On the surface, any effort to conserve land and habitats seems like a good thing, but not all efforts are built equal. When we transform acreage used for farming or logging into conservation zones, other areas, sometimes far away, end up converted into farmland and timberland to make up for lost production. This displacement causes a phenomenon called “biodiversity leaks.”
It isn’t planned; it just happens, following market demand—and a new study published in the journal Science is ringing the alarm for organizations to pay attention. “It could be that production gets shifted to a place which is more important for biodiversity, or less efficient at producing the thing that people want. In this case, the impact on biodiversity might be greater there than the benefit you get at home, doing more harm than good,” says Andrew Balmford, a professor of conservation science at the University of Cambridge and first author of the paper.
The study found, for example, that rewilding hypothetical farmland in the U.K. would shift production of wheat, barley, and rapeseed to Australia, Germany, Italy, and Ukraine. Because the U.K. is home to fewer species than these countries, the number of extinctions caused by the potential biodiversity leak could be five times greater than the number of extinctions avoided locally.
So is all conservation doomed to fail? Definitely not. Here’s what to know about the state of biodiversity leak—and how it can get plugged.

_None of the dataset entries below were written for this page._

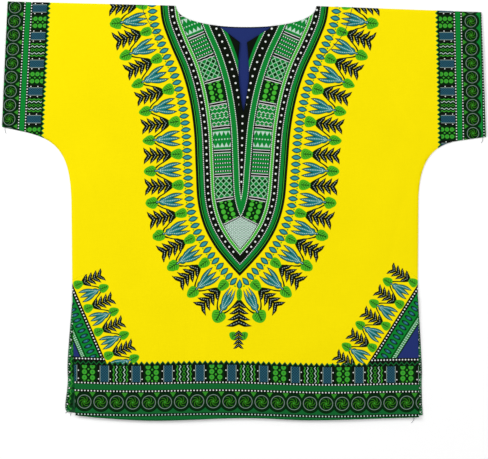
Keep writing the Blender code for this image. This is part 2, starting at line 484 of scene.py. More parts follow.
def arithmetic(operation, swapped=False):
    """A method for one operation, which takes the other number first where swapped."""

    def method(self, other):
        return self.paint.math(operation, *((other, self) if swapped else (self, other)))

    return method


class Value:
    """A number that varies over a surface, written with ordinary arithmetic."""

    def __init__(self, paint, socket):
        self.paint, self.socket = paint, socket

    __add__ = __radd__ = arithmetic("ADD")
    __mul__ = __rmul__ = arithmetic("MULTIPLY")
    __sub__ = arithmetic("SUBTRACT")
    __rsub__ = arithmetic("SUBTRACT", swapped=True)
    __mod__ = arithmetic("FLOORED_MODULO")

    def __abs__(self):
        return self.paint.math("ABSOLUTE", self)


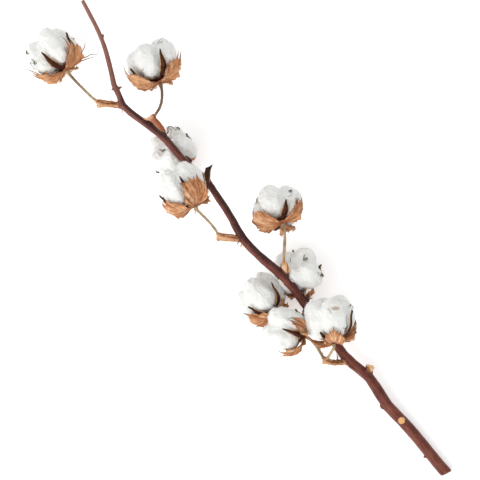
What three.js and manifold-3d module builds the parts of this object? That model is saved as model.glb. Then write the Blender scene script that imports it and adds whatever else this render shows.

How to plug the biodiversity leak
Right now, conservation planners often don’t consider biodiversity leaks. Preliminary results from a new survey of 100 tropical project managers found that 37% had never heard of leakage, and less than half had ever taken steps to address it. The recent United Nations Global Biodiversity Framework, an ambitious target to conserve at least 30% of the Earth’s land and sea by 2030, also doesn’t consider the issue.
The big players can plug the biodiversity leak by prioritizing conservation in biodiverse areas, Balmford says, like the Amazon rainforest and Costa Rica’s Monteverde Park. And we can help fund projects in areas that take on the displaced burden of production and increase their efficiency. For instance, the Gola Rainforest Project in Sierra Leone limits deforestation while helping local farmers boost crop yields, mitigating a production shift to other areas.
What you can do
Folks living on the other side of the world might feel powerless to help fix these leaks, but Balmford says there are things they can do from anywhere.
Watch what you eat. The simplest everyday change is to help reduce demand for land-intensive goods. If we consume less red meat, for example, agricultural acreage can be turned into conservation zones with zero leakage. Balmford also points out that organic food can take up anywhere from 25% to 100% more land than conventional produce, so focusing organic purchases to only the “Dirty Dozen” can also help.
Reconsider your donations. The other biggie centers on where you send your money—if you’re able to. Balmford suggests limiting conservation donations to projects in locations that are highly diverse, versus what’s in your backyard. “Conservation efforts are disproportionately rewarding in terms of their costs, in terms of the benefits to local people, in terms of their biodiversity gains, and in terms of how vulnerable they are to things like leakage in highly biodiverse parts of Africa, Asia, and Latin America,” Balmford says. Rainforest Trust and Re:wild, for example, are two organizations that prioritize conservation in some of the world’s most biodiverse places.